A few weeks later he dropped a tray full of printed circuit boards on the floor. It wasn't an unusual occurrence. Accidents like that would happen from time to time but we would carefully check each board for scratches and usually most of them could be saved. This time however, the foreman lamented that the boards were probably ruined and they would have to be thrown into the garbage. The foreman also declared that he was unable to put up with such ineptitude and sacked the young man on the spot.

Kevin felt he was being unfairly dismissed and demanded that a union representative should be called in to negotiate on his behalf. The bosses were only too happy to comply. They took him into the board room; allowed him to call up the union office, and gave him a cup of coffee while they waited for the rep to arrive. Kevin was utterly convinced that he was in the box seat and that he was in control of the situation.

The union rep was of the opinion that perhaps the company had been a little too hasty in sacking young Kevin and maybe they should re-hire him with no loss of entitlements - and that's when management pounced: 
Oh no, you misunderstand. Management hasn't sacked the young man for that single incident.
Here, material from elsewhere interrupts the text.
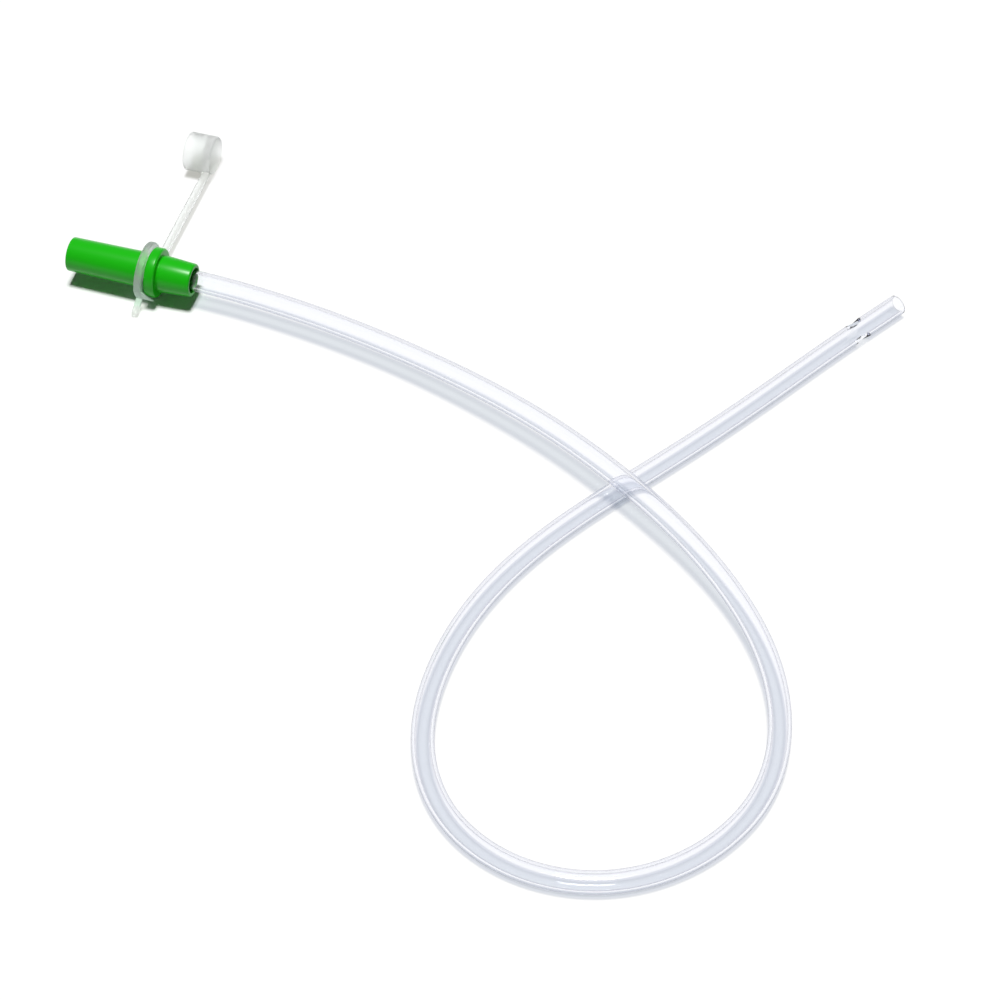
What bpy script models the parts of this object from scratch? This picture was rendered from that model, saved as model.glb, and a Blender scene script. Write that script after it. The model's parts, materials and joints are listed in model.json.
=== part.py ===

Management has sacked him because he is one of the most useless workers in the factory.
What Kevin didn't know was that a foreman had been assigned to keep him under surreptitious surveillance and maintain a diary of everything he had done (and not done) since the tea-money incident.

Every time he snuck outside for a cigarette. Every time he stopped working his machine to talk to the guy next to him. Every time he forgot to wear his safety glasses. Every time he scratched his arse. Every time he did anything at all; the details were recorded in the diary.

The union rep read through the diary and finally told young Kevin, "It looks like they've got you by the balls, son. I don't think I can help you on this one."

Kevin was immediately escorted off the premises.

We never saw him again.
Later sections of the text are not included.